Friday 1 June 2018

It speaks!

Porting TTS to the ESP8266 processor has been on my to-do list for a while now, prompted by a comment on an issue I'd created to remind me. To do this, I realised that I'd have to reacquaint myself with PWM on the ATmega328p.

At its most basic, a PWM waveform is a square-wave with a varying duty-cycle. Both the frequency of the square-wave and the duty-cycle are determined on an AVR by the its built-in timers. PWM on Arduino pin 9 (hardware pin 15, OC1A), for example, is driven by Timer-1, a 16-bit timer.

Several PWM modes are available; TTS chooses the "phase and frequency corrected" option.

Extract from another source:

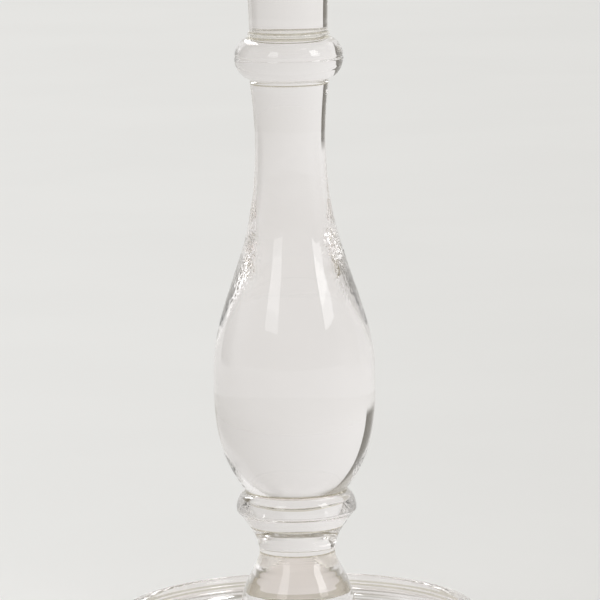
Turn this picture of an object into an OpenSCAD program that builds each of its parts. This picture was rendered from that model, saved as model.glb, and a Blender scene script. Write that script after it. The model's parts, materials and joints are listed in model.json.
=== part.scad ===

The diagram shows how this works to change the duty-cycle of the output pin:
  • the timer counts from BOTTOM to TOP and back down again
  • when it crosses the OCR1 threshold going up, it sets the OC1A output high,
  • when it crosses this threshold on the way down again, it sets the OC1A output low. 
Therefore by dynamically changing OCR1, we can change the "volume" on the output pin.

The final piece of the puzzle is how the frequency of the square wave is determined. Since the timer ticks on every clock cycle, it will take 2*TOP cycles to cycle from BOTTOM to TOP and back. The AVR has a clock frequency of 16MHz and PWM_TOP in the TTS library is defined as 1200/2. This gives a frequency of about 13kHz.

By default PWM on Arduino/ESP8266 has a range of 1023 and frequency of 1kHz. However it provides APIs to change these values. By setting them appropriately, the ESP8266 speaks!

Wemos Mini D1 with TTS amplifier and super-cheap speaker
The picture shows a Wemos Mini D1 connected to a modified version of the simple LM386 amplifier described at the TTS GitHub. (The modifications arose from a Hackaday article on the LM386 and are summarised in the GitHub's README.)

This amplifier sounds surprisingly good, considering its total cost was about €1. Hooking it up to a signal generator and oscilloscope produced the following pretty pictures.

At low volume, the output is a pretty faithful inversion of the input signal (a 1kHz sine wave):

Undistorted Signal
At high volume, the output is clipped by the supply rails (but still sounds pretty good to my untrained ear):
Clipped Signal
These pictures were produced using an Xprotolab Plain, an amazing combination of Oscilloscope, Signal Generator and Protocol Analyzer implemented on an AVR XMEGA. Buy one!
Xprotolab Plain

1 comment:

  1. I am building a project that requires exactly what this blog is about. Using the TTS library by jscrane with the esp8266. The only problem is I am still a beginner and too dumb to understand how to actually use it with the esp8266. Would you mind showing the code or explaining what to do?Ive tried the library using arduino and it works as it should. The same code does get uploaded to the esp8266 but provides no audio from its respective pin. I am using the TTStest program given in the examples.